Nature Communications 8 (2017), Art. 14323, 8 pp.
ISSN: 2041-1723
European Commission EC
FP7; 288869; NAVOLCHI
Journal Article, Electronic Publication
Fraunhofer HHI ()

Nanoscale light sources using metal cavities have been proposed to enable high integration density, efficient operation at low energy per bit and ultra-fast modulation, which would make them attractive for future low-power optical interconnects. For this application, such devices are required to be efficient, waveguide-coupled and integrated on a silicon substrate. We demonstrate a metal-cavity light-emitting diode coupled to a waveguide on silicon.

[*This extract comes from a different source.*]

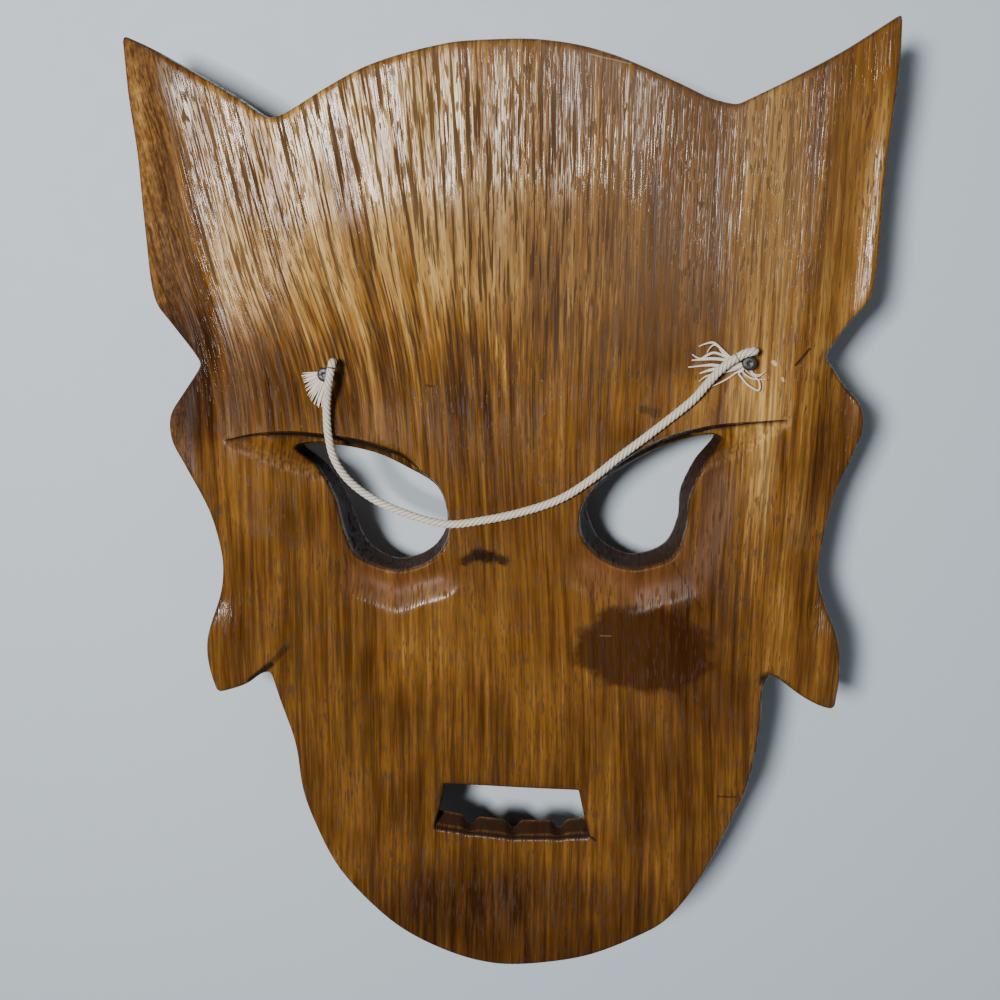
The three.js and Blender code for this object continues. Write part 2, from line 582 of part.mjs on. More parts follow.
function maskSolid() {
  const cutters = [
    eyeCutter(LEFT_EYE),
    eyeCutter(RIGHT_EYE),
    mouthCutter(),
    browCutter(LEFT_BROW_CUT),
    browCutter(RIGHT_BROW_CUT),
    nailHole(LEFT_NAIL, BOARD + OVERCUT),
    nailHole(RIGHT_NAIL, BOARD + OVERCUT),
  ];
  return cutters.reduce((solid, cutter) => solid.subtract(cutter), slab().intersect(outlinePrism()));
}

addMesh('mask', toGeometry(maskSolid()), wood);
group.add(nailMesh('nail_left', LEFT_NAIL));
group.add(nailMesh('nail_right', RIGHT_NAIL));
addMesh('hanging_cord', tube(onBack(CORD_ROUTE, CORD_DIAMETER), CORD_DIAMETER, 8, 2.9 * CORD_DIAMETER), cotton);
addMesh('frayed_end_left', toGeometry(frayedEnd(LEFT_FOLD, LEFT_STRANDS, LEFT_NAIL, LEFT_PAD_OFFSET)), cotton);
addMesh('frayed_end_right', toGeometry(frayedEnd(RIGHT_FOLD, RIGHT_STRANDS, RIGHT_NAIL, RIGHT_PAD_OFFSET)), cotton);

export default group;
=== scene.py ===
import math
from functools import reduce

import bpy
import numpy as np
from bpy.props import FloatProperty, FloatVectorProperty, IntProperty, PointerProperty
from mathutils import Matrix, Vector, geometry


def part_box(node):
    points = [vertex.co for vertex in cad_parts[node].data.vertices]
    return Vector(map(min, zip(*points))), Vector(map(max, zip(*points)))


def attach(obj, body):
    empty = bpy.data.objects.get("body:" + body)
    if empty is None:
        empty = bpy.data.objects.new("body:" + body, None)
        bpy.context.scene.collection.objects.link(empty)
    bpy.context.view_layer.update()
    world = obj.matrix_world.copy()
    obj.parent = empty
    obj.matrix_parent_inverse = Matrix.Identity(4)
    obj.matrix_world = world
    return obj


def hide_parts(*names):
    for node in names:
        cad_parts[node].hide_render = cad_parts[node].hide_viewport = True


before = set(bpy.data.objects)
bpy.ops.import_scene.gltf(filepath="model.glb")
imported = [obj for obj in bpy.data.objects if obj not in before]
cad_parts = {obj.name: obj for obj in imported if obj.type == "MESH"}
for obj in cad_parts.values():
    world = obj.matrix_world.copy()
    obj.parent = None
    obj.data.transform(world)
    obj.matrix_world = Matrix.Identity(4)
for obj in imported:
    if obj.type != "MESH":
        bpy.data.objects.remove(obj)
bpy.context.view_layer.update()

bl_info = {
    "name": "Carved Demon Mask",
    "version": (1, 0, 0),
    "blender": (4, 5, 0),
    "location": "View3D > Sidebar > Mask",
    "description": "Makes the fine surfaces of a carved wooden mask, its nails and its cotton hanging cord",
    "category": "Add Mesh",
}

MM = 0.001

# The carving is drawn in millimetres on a board of this size, and stretched to the board in the frame.
DRAWN_BOX = np.array([222.0, 305.2, 36.0])
BOARD_LOW, BOARD_HIGH = (np.array(corner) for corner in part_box("mask"))
STRETCH = (BOARD_HIGH - BOARD_LOW) / (DRAWN_BOX * MM)

# Board and wall sizes
BOARD = 36.0
RIM_WOOD = 10.0
EYE_WOOD = 14.0
TEETH_WOOD = 7.0
THINNEST_WOOD = 5.5
HOLLOW_DEPTH = 6.0
SIDE_SLOPE = 40.0
BROW_SLOPE = 66.0
JAW_SLOPE = 32.0
EAR_CHANNEL_DEPTH = 3.0
EYE_SCOOP_DEPTH = 3.0
CHEEK_SCOOP_DEPTH = 3.0

# Front carving, as heights above the wood around it and the depth of a fold
BROW_HEIGHT = 18.0
NOSE_HEIGHT = 17.0
NOSTRIL_HEIGHT = 10.0
CHEEK_HEIGHT = 9.0
FOREHEAD_HEIGHT = 20.0
CHIN_HEIGHT = 24.0
LIP_HEIGHT = 11.0
HORN_HEIGHT = 11.0
EAR_RIM_HEIGHT = 4.0
CHEEK_FOLD_DEPTH = 4.0

# Outline of the back, clockwise. Each stretch is a curve that runs on to the first point of the next one.
OUTLINE = [
    [(-110.8, 151.6), (-100.3, 146.5), (-78.3, 134), (-70.6, 128.8)],
    [(-68, 127.7), (-63.7, 129.3), (-51, 136.2), (-38.5, 142), (-17.5, 147.2), (-9, 148), (12.9, 147.7),
     (30.7, 143.8), (50.2, 135.5), (59.8, 131.1)],
    [(66.9, 129.3), (79.4, 135), (94.5, 142.5), (102.1, 147)],
    [(110.9, 152.5), (111.2, 140.9), (109.9, 110.4), (108.9, 80.6), (107.6, 74), (103.9, 69.5)],
    [(96, 57.8), (98.9, 54), (102.4, 48.9), (106.9, 43.8), (108.4, 37), (106.1, 28), (101.3, 14.9),
     (98.3, -3.5), (98.1, -10.9), (100.1, -19), (104.6, -30.5), (106, -42)],
    [(105, -54.5), (100.9, -53.6), (94.1, -50), (88.6, -45.7)],
    [(84.2, -42.6), (82.1, -48.9), (82.2, -58), (78.6, -83), (75.1, -92.2), (64.8, -116.6), (53.7, -133),
     (43.7, -140), (26.1, -148.3), (3.3, -152.5), (-7.5, -152.2), (-20, -148.8), (-40, -137.9),
     (-57.2, -119.2), (-66.3, -99.7), (-69.6, -88.3), (-71.4, -71.4), (-75.6, -55.7)],
    [(-78.2, -45.4), (-81.5, -46.6), (-86, -50), (-91.3, -52.1)],
    [(-96.7, -53.7), (-98.9, -44.5), (-99, -35.4), (-94.1, -19.4), (-92.9, -8), (-95.6, 6.8),
     (-102.5, 23), (-106.3, 32), (-106, 39.7), (-102.7, 45)],
    [(-94.9, 55.6), (-104.3, 69.1), (-107.7, 74.6), (-109.5, 96.3), (-110.2, 125)],
]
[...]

The cavity consists of a metal-coated III-V semiconductor nanopillar which funnels a large fraction of spontaneous emission into the fundamental mode of an InP waveguide bonded to a silicon wafer showing full compatibility with membrane-on-Si photonic integration platforms. The device was characterized through a grating coupler and shows on-chip external quantum efficiency in the 10(-4)-10(-2) range at tens of microamp current injection levels, which greatly exceeds the performance of any waveguide-coupled nanoscale light source integrated on silicon in this current range. Furthermore, direct modulation experiments reveal sub-nanosecond electro-optical response with the potential for multi gigabit per second modulation speeds.